Fraser is in no mood to be polite here — he literally says he can be counted on to “name and shame” anyone engaged in “data moats.” He argues “data gravity” is one of the most overrated ideas in data: cloud egress only looks terrifying when pipelines are badly designed, and if you use CDC instead of copying the entire dataset every night, the amount moved is far smaller than people think.

Why SaaS vendors never really own enough context to win

On the SaaS side, he says companies like Salesforce, Workday, and SAP love the strategy-slide fantasy that managing customer data gives them a moat. In practice, it breaks because no vendor has all of a customer’s data — maybe 10% at best — so both the positive case fails and the negative case kicks in: customers hate being blocked from replicating their own information.

The customer playbook: replicate, negotiate, lawyer up if needed

Fraser’s advice gets very concrete here: insist on a replica of your own data, don’t query the source system every time, and write replication rights into big SaaS contracts. He also warns people not to blindly accept a vendor’s interpretation of its own terms of service, because legal language is often counterintuitive and vendors frequently overstate what customers are prohibited from doing.

Why Iceberg matters, and why AI should sit on your existing data stack

When Joe asks for a blueprint, Fraser points to opendatainfrastructure.org, which includes a vendor leaderboard and contract language suggestions. Technically, he’s pretty prescriptive: Iceberg is the best common format because Snowflake, Databricks, DuckDB, Python, Microsoft Fabric, and AWS Glue can all read it, making it the safest long-term bet for unknown future AI workflows.

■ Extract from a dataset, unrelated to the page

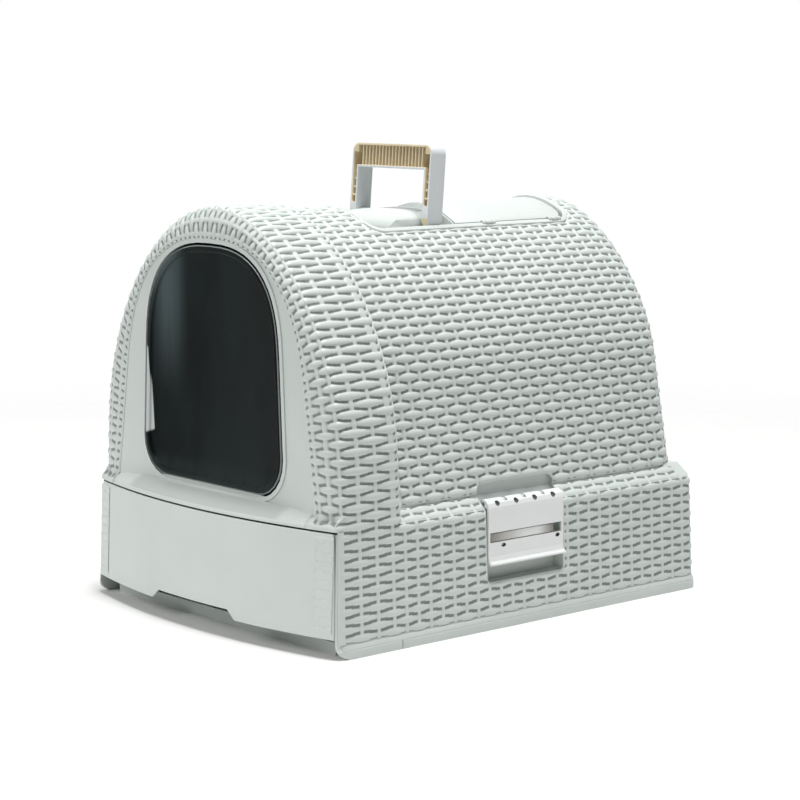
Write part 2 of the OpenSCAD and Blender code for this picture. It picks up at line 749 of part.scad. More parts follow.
module litter_tray() {
    low = tray_low;
    color(MINT) difference() {
        union() {
            slab(low, tray_top) plan(tray_half, tray_front, tray_rear, tray_corner);
            slab(tray_top - wall, tray_top) plan(
                tray_half + tray_flange, tray_front - tray_flange,
                tray_rear + tray_flange, tray_corner + tray_flange
            );
        }
        slab(low + wall, tray_top + 1)
            plan(tray_half - wall, tray_front + wall, tray_rear - wall, tray_corner - wall);
    }
}

// Solid behind the drawer front's belly curve, drawn in by off
module belly(off) {
    translate([0, belly_y, seam_h]) rotate([-front_rake, 0, 0]) translate([0, 0, -1.2 * seam_h])
        cylinder(r = belly_r - off, h = 1.5 * seam_h, $fn = 360);
}
function front_x(z) = skirt_x(z) - wall - front_gap;
module drawer_front() {
    top = seam_h - seam_gap / 2;
    color(MINT) {
        difference() {
            intersection() {
                along_y(front_y - 10, band_front) polygon([
                    [-front_x(front_low), front_low], [front_x(front_low), front_low],
                    [front_x(top), top], [-front_x(top), top]
                ]);
                difference() {
                    belly(0);
                    belly(front_t);
                }
            }
            along_y(front_y - 20, band_front) polygon([
                [-notch_half - 12, front_low - 1], [notch_half + 12, front_low - 1],
                [notch_half, front_low + notch_h], [-notch_half, front_low + notch_h]
            ]);
        }
        intersection() {
            block([-tray_half, front_y, tray_top], [tray_half, tray_front, tray_top + wall]);
            belly(front_t / 2);
        }
        for (s = [-1, 1]) on_side(s) intersection() {
            block([stay_half, front_y, front_low + 6], [stay_half + front_t, tray_front, tray_top - wall]);
            belly(front_t / 2);
        }
    }
}

// Clip, hanging closed from its barrel, with the window, the curled lip and notches for the hood's ribs
module clip(s) {
    x = clip_axis_x;
    z = clip_axis_h;
    out = clip_out;
    in = out - clip_t;
    y0 = clip_y - clip_l / 2;
    y1 = clip_y + clip_l / 2;
    tip = overall_w / 2 - 0.1;
    notch = clip_rib_w / 2 + move_gap;
    color(WHITE) on_side(s) difference() {
        union() {
            bar_y(x, z, clip_barrel_r, y0, y1);
            along_y(y0, y1) polygon([
                [x, z + clip_barrel_r], [x + 3.4, z + 3.6], [out - 1.6, z + 0.8],
                [out - 0.3, z - 3], [out, z - 7],
                [out, clip_low + 8], [out + 1.2, clip_low + 3.6], [tip, clip_low + 1.6], [tip, clip_low],
                [tip - 1.2, clip_low - 0.4], [out - 0.6, clip_low + 1.2], [in, clip_low + 7],
                [in, z - 4], [x + 2, z - 3]
            ]);
        }
        bar_y(x, z, clip_pin_r + run_gap, y0 - 1, y1 + 1);
        block(
            [in - 1, clip_y - window_half, window_low],
            [out + 1, clip_y + window_half, window_low + window_h]
        );
        for (i = [-1 : 1])
            block(
                [x - 10, clip_y + i * clip_rib_pitch - notch, z - 12],
                [in - 0.2, clip_y + i * clip_rib_pitch + notch, z + 10]
            );
    }
}
module latch_left() { clip(-1); }
module latch_right() { clip(1); }
module latch_pin(s) {
    color(GREY) on_side(s)
        bar_y(clip_axis_x, clip_axis_h, clip_pin_r, clip_y - clip_l / 2 + 2, clip_y + clip_l / 2 - 2);
}
module latch_pin_left() { latch_pin(-1); }
module latch_pin_right() { latch_pin(1); }

// Hump between the handle's legs, drawn in by off
module hump(off) {
    top = rear_top - 4 - off;
    half = hump_half - off;
    y0 = handle_axis_y + 24 - hump_l + off;
    y1 = handle_axis_y + 24 - off;
    low = off > 0 ? well_floor_h - 1 : well_floor_h;
    rise = top - floor_top;
    intersection() {
        along_y(y0, y1) polygon(mirrored(concat(
            [[half, low]],
            [for (i = [0 : 8]) let(a = 90 * i / 8)
                [half * (i == 8 ? 0 : pow(cos(a), 0.55)), floor_top + rise * pow(sin(a), 0.55)]]
        )));
        slab(low, top + 1) plan(half, y0, y1, 14 - off);
        translate([half, 0, 0]) rotate([90, 0, -90]) linear_extrude(2 * half) polygon(concat(
            [[-y1, low], [-y1, top - 6], [-y1 + 6, top + 1]],
            [for (i = [0 : 6]) let(a = 15 * i)
                [-y0 - hump_fall * (1 - sin(a)), floor_top + (rise + 1) * cos(a)]],
            [[-y0, low]]
        ));
    }
}
// Ears of one lid hinge on the well
module lid_ears(y) {
    for (s = [-1, 1]) {
        y0 = y + (s * (knuckle_l - ear_l) - ear_l) / 2;
        bar_y(knuckle_x, knuckle_z, knuckle_r, y0, y0 + ear_l);
        block([well_in - 1, y0, well_floor_h + 1], [well_half - set_gap, y0 + ear_l, knuckle_z]);
    }
}
// Free way of the lid's knuckle between the ears
module lid_way(y) {
    reach = knuckle_l / 2 - ear_l;
    bar_y(knuckle_x, knuckle_z, knuckle_r + move_gap, y - reach, y + reach);
    block(
        [lid_edge - 2, y - reach, knuckle_z - 2],
        [knuckle_x + knuckle_r + move_gap, y + reach, knuckle_z + 2 * knuckle_r]
    );
}
// Boss on the hump that carries one of the handle's pins
module handle_boss() {
    bar_x(handle_axis_y, handle_axis_h, handle_pin_r + 3, boss_x - boss_l, boss_x);
}
module top_well() {
    color(MINT) difference() {
        union() {
            intersection() {
                difference() {
                    slab(well_floor_h, band_top + 5) well_plan(-set_gap);
                    slab(well_floor_h + wall, band_top + 6) well_plan(-well_wall);
                }
                arch_prism(well_lip, well_front - 5, well_rear + 5);
            }
            intersection() {
                difference() {
                    slab(well_floor_h, band_top + 5) well_plan(well_lip_w);
                    slab(well_floor_h - 1, band_top + 6) well_plan(-well_wall);
                }
                difference() {
                    arch_prism(well_lip, well_front - 5, well_rear + 5);
                    arch_prism(0, well_front - 6, well_rear + 6);
                }
            }
            intersection() {
                block(
                    [-well_in - 0.2, lid_front - 3, well_floor_h],
                    [well_in + 0.2, lid_front - 1.4, band_top]
                );
                arch_prism(0, well_front, well_rear);
            }
            hump(0);
            for (s = [-1, 1]) on_side(s) handle_boss();
            for (y = hinge_places) lid_ears(y);
        }
        difference() {
            hump(2);
            for (s = [-1, 1]) on_side(s) handle_boss();
        }
        for (s = [-1, 1]) on_side(s)
            bar_x(handle_axis_y, handle_axis_h, handle_pin_r, boss_x - boss_l + 2, boss_x + 1);
        slab(well_floor_h - 1, floor_top + 1)
            plan(well_in - 1.5 * grille_rest, lid_front + grille_rest, lid_rear - grille_rest, grille_frame);
        for (y = hinge_places) {
            lid_way(y);
            bar_y(knuckle_x, knuckle_z, lid_pin_r, y - knuckle_l / 2, y + knuckle_l / 2);
        }
    }
}

// Handle about its own axis, standing straight up
module handle_upright() {
    inner = handle_half - leg_w;
    low = handle_rise - grip_h;
    ways = grip_ribs + 1;
    w = handle_wall;
    deep = handle_d / 2 - w;
    difference() {
        union() {
            along_y(-handle_d / 2, handle_d / 2) difference() {
                union() {
                    translate([-handle_half, 0]) square([2 * handle_half, handle_rise - handle_corner]);
                    translate([handle_corner - handle_half, 0])
                        square([2 * (handle_half - handle_corner), handle_rise]);
                    for (s = [-1, 1])
                        translate([s * (handle_half - handle_corner), handle_rise - handle_corner])
                            circle(handle_corner);
                }
                translate([-inner, -1]) square([2 * inner, low + 1]);
            }
            for (s = [-1, 1]) on_side(s) bar_x(0, 0, handle_d / 2, inner, handle_half);
        }
        difference() {
            union() {
                block([w - handle_half, -handle_d, low + w], [handle_half - w, deep, handle_rise - w]);
                for (s = [-1, 1]) on_side(s)
                    block([inner + w, -handle_d, 12], [handle_half - w, deep, low + 2 * w]);
            }
            for (i = [1 : grip_ribs])
                translate([mix(-inner, inner, i / ways) - 0.7, -handle_d / 2 + 1, low])
                    cube([1.4, handle_d - w, grip_h]);
            for (s = [-1, 1], i = [0 : 3])
                on_side(s)
                    block(
                        [inner, -handle_d / 2 + 1 + i * 0.8, 18 + i * 8],
                        [handle_half - 1, deep, 20 + i * 8]
                    );
            for (s = [-1, 1]) on_side(s) block(
                [handle_half - handle_corner, -handle_d, handle_rise - handle_corner],
                [handle_half, handle_d, handle_rise]
            );
        }
        for (s = [-1, 1]) on_side(s) bar_x(0, 0, handle_pin_r + run_gap, inner - 1, handle_half - 2);
    }
}
module handle() {
    color(CREAM) translate([0, handle_axis_y, handle_axis_h]) rotate([-handle_lean, 0, 0]) handle_upright();
}
module handle_pin(s) {
    color(GREY) on_side(s)
        bar_x(handle_axis_y, handle_axis_h, handle_pin_r, boss_x - boss_l + 2, handle_half - 2.4);
}
module handle_pin_left() { handle_pin(-1); }
module handle_pin_right() { handle_pin(1); }

module filter_lid() {
    half_l = knuckle_l / 2 - ear_l - 0.4;
    color(MINT) difference() {
        union() {
            intersection() {
                translate([(lid_edge - lid_half) / 2, 0, 0]) slab(well_floor_h, band_top)
                    plan_open((lid_edge + lid_half) / 2, lid_front, lid_rear, well_corner - 3);
                difference() {
                    arch_prism(0.6, lid_front - 1, lid_rear + 1);
                    arch_prism(0.6 - lid_t, lid_front - 2, lid_rear + 2);
                }
            }
            for (y = hinge_places) {
                bar_y(knuckle_x, knuckle_z, knuckle_r, y - half_l, y + half_l);
                block(
                    [lid_edge - 1.5, y - half_l, knuckle_z - 1.4],
                    [knuckle_x, y + half_l, knuckle_z + 1]
                );
            }
        }
        for (y = hinge_places)
            bar_y(knuckle_x, knuckle_z, lid_pin_r + run_gap, y - half_l - 1, y + half_l + 1);
    }
}
module lid_hinge_pins() {
    color(GREY) for (y = hinge_places)
        bar_y(knuckle_x, knuckle_z, lid_pin_r, y - knuckle_l / 2 + 0.3, y + knuckle_l / 2 - 0.3);
}
module filter_grille() {
    y0 = lid_front + grille_rest / 2;
    y1 = lid_rear - grille_rest / 2;
    half = well_in - grille_rest;
    slots_y = y0 + grille_frame + grille_rest / 4;
    pitch = (y1 + y0 - 2 * slots_y) / grille_slots;
    color(MINT) difference() {
        slab(floor_top, floor_top + grille_t) plan(half, y0, y1, grille_frame - 1);
        for (i = [0 : grille_slots - 1], s = [-1, 1]) on_side(s) block(
            [grille_frame / 2, slots_y + i * pitch, floor_top - 1],
            [half - grille_rest, slots_y + (i + 0.6) * pitch, floor_top + grille_t + 1]
        );
    }
}
module filter_pad() {
    color(CARBON) slab(floor_top + grille_t, floor_top + grille_t + pad_t)
        plan(well_in - 1.6 * grille_rest, lid_front + grille_rest, lid_rear - grille_rest, grille_rest);
}

hood();
door_flap();
door_pivot_left();
door_pivot_right();
base_tray();
litter_tray();
drawer_front();
latch_left();
latch_right();
latch_pin_left();
latch_pin_right();
catch_left();
catch_right();
top_well();
handle();
handle_pin_left();
handle_pin_right();
filter_lid();
lid_hinge_pins();
filter_pad();
filter_grille();
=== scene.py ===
import json
import math

import bpy
import numpy as np
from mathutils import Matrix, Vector

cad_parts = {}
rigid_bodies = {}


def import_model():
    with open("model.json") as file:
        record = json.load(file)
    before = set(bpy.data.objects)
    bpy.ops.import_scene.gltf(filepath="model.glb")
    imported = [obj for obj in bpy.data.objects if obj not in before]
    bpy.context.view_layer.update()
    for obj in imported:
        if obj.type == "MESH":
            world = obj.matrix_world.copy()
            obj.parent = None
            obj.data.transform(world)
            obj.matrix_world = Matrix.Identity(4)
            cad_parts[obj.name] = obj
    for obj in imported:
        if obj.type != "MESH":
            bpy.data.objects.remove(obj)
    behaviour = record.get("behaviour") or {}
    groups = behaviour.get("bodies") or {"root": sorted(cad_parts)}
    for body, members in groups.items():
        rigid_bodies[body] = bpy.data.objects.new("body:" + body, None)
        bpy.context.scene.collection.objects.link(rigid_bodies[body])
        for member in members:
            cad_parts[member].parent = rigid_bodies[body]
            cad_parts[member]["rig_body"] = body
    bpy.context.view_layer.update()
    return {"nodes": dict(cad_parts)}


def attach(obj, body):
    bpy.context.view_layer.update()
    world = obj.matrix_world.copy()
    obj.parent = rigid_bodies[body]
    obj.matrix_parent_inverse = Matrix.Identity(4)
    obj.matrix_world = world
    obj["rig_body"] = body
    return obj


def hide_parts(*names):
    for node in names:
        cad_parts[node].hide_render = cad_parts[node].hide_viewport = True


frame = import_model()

# Lengths are in mm, except on Object coordinates in the finishes and at the lamps and the camera,
# which are in metres. The sheets and the mouldings are turned into metres with MM.
MM = 0.001
CASING = "casing"


# ---------------------------------------------------------------- finishes
X, Y, Z = 0, 1, 2


def srgb(r, g, b):
    """Linear colour from the 0 to 255 values of a colour chart."""
    def linear(c):
        return c / 255 / 12.92 if c <= 10 else ((c / 255 + 0.055) / 1.055) ** 2.4

    return linear(r), linear(g), linear(b), 1.0


class Amount:
    """What a node gives out. Sums on a number add Math nodes."""

    def __init__(self, nodes, socket):
        self.nodes, self.socket = nodes, socket

    def _sum(self, operation, first, second):
        return self.nodes.node("Math", {"operation": operation}, {0: first, 1: second})

    def __add__(self, other):
        return self._sum("ADD", self, other)

    def __radd__(self, other):
        return self._sum("ADD", other, self)

    def __sub__(self, other):
        return self._sum("SUBTRACT", self, other)

    def __rsub__(self, other):
        return self._sum("SUBTRACT", other, self)

    def __mul__(self, other):
        return self._sum("MULTIPLY", self, other)

    def __rmul__(self, other):
        return self._sum("MULTIPLY", other, self)

    def above(self, edge, width):
        """0 below edge, 1 above edge + width, with a soft step between."""
        return self.nodes.node("MapRange", {"interpolation_type": "SMOOTHSTEP"},
                               {"Value": self, "From Min": edge, "From Max": edge + width})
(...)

Shared context beats one-off AI connectors

This is where Fraser gets especially sharp about enterprise AI. He says Claude- or ChatGPT-style connectors are fine for simple personal domains like Gmail or Google Drive, but business data is shared, permissioned, and messy — think Salesforce, billing, Jira, Zendesk — so the real work is curation, not just extraction. Most companies already do that curation for BI, so his thesis is: reuse the same data warehouse or lake foundations for AI.

Mixed queries, coding agents, and the very database-shaped future

Fraser describes asking Fivetran’s internal AI to sample Gong transcripts from customer calls over 15 minutes in the last week and summarize themes — a perfect example of analytics and semantics blending into one workflow. He also talks like someone personally re-energized by agents: he’s back to prototyping code, uses AI during meetings, built a bot to run his USTA tennis team, and came away convinced that agents need databases, shared state, and eventually a more unified corporate identity model.

Where Fivetran is headed next

By the end, the product roadmap comes into focus: more data lake adoption, transparent migration of existing destinations into Iceberg-backed lakehouse setups, and big ambitions after the pending dbt merger closes. Fraser basically admits Fivetran is becoming a different kind of data platform — one built around interoperability rather than lock-in, with AI, dbt, and open formats all sitting on the same foundation.